The Detection of Xanthate in Solution and on Sulfide Surfaces to Help Understand and Improve Mineral Separation on Industrial Plants

In flotation where a bulk flotation concentrate is produced or a gangue sulfide such as pyrite contaminates a concentrate, residual collector has to be removed from the sulfide surfaces to allow selective separation in a subsequent flotation step. Depending on the sulfide mineral, the main species that needs to be removed when using a xanthate collector is either a metal xanthate or dixanthogen. For the identification of surface species, specific solvents may be used to remove each species û metal xanthates are known to be soluble in acetone whilst dixanthogens are known to be soluble in non-polar solvents such as diethyl ether. Xanthates break down with time, temperature and pH into various decomposition products. The major decomposition product is dixanthogen which can aid flotation but other products such as perxanthate and carbon disulfide can have an adverse effect on flotation.

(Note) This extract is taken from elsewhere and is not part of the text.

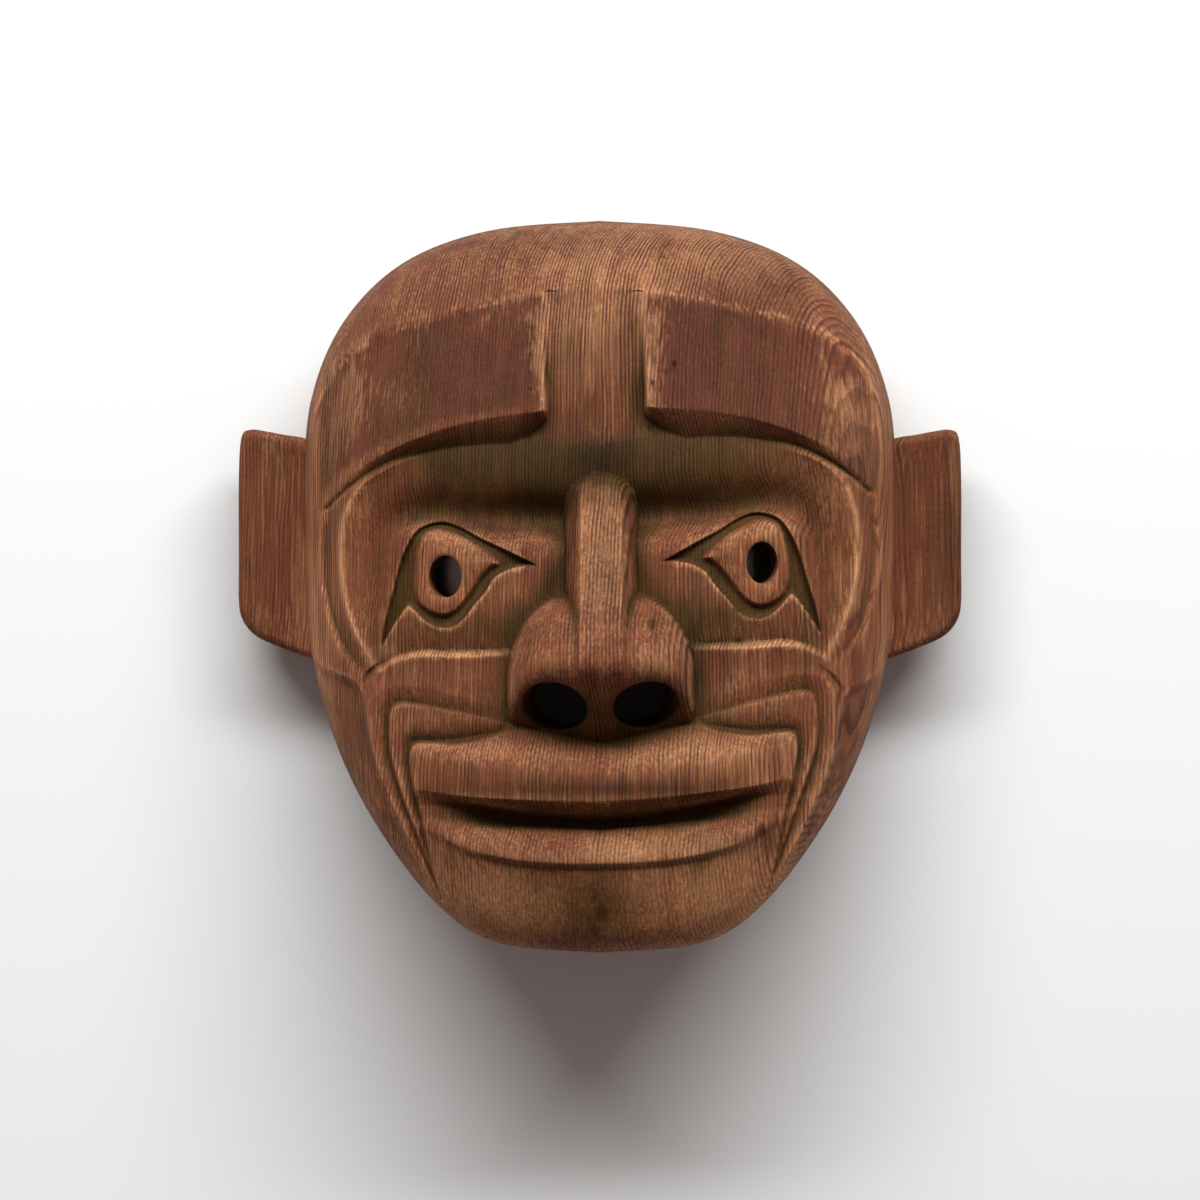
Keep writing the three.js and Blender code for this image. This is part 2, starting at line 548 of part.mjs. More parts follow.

Various analytical techniques can be employed to monitor the formation of decomposition products on the surface of the mineral and in solution. The best of these is ultraviolet spectroscopy as it has diagnostic peaks for decomposition product determination. In this work two approaches were taken to understand the relationship between the flotation of a chalcopyrite and pyrite from an ore containing these two minerals. One approach was to remove the xanthate species with an organic solvent and then use ultraviolet spectroscopy to determine the concentration of dissolved species. The second method involved measuring xanthate decomposition in solution by measuring the residual xanthate concentration using ultraviolet spectroscopy. These experiments confirmed the species adsorb at the surface of the mineral and how these species affect the recovery and grade of the valuable mineral. In both cases pH and temperature were varied and two xanthate collectors (SEX and PAX) were used to study these relationships. These relationships could be applied to industrial flotation systems and allow for more accurate determination of optimal xanthate dosage and hence save on reagent costs.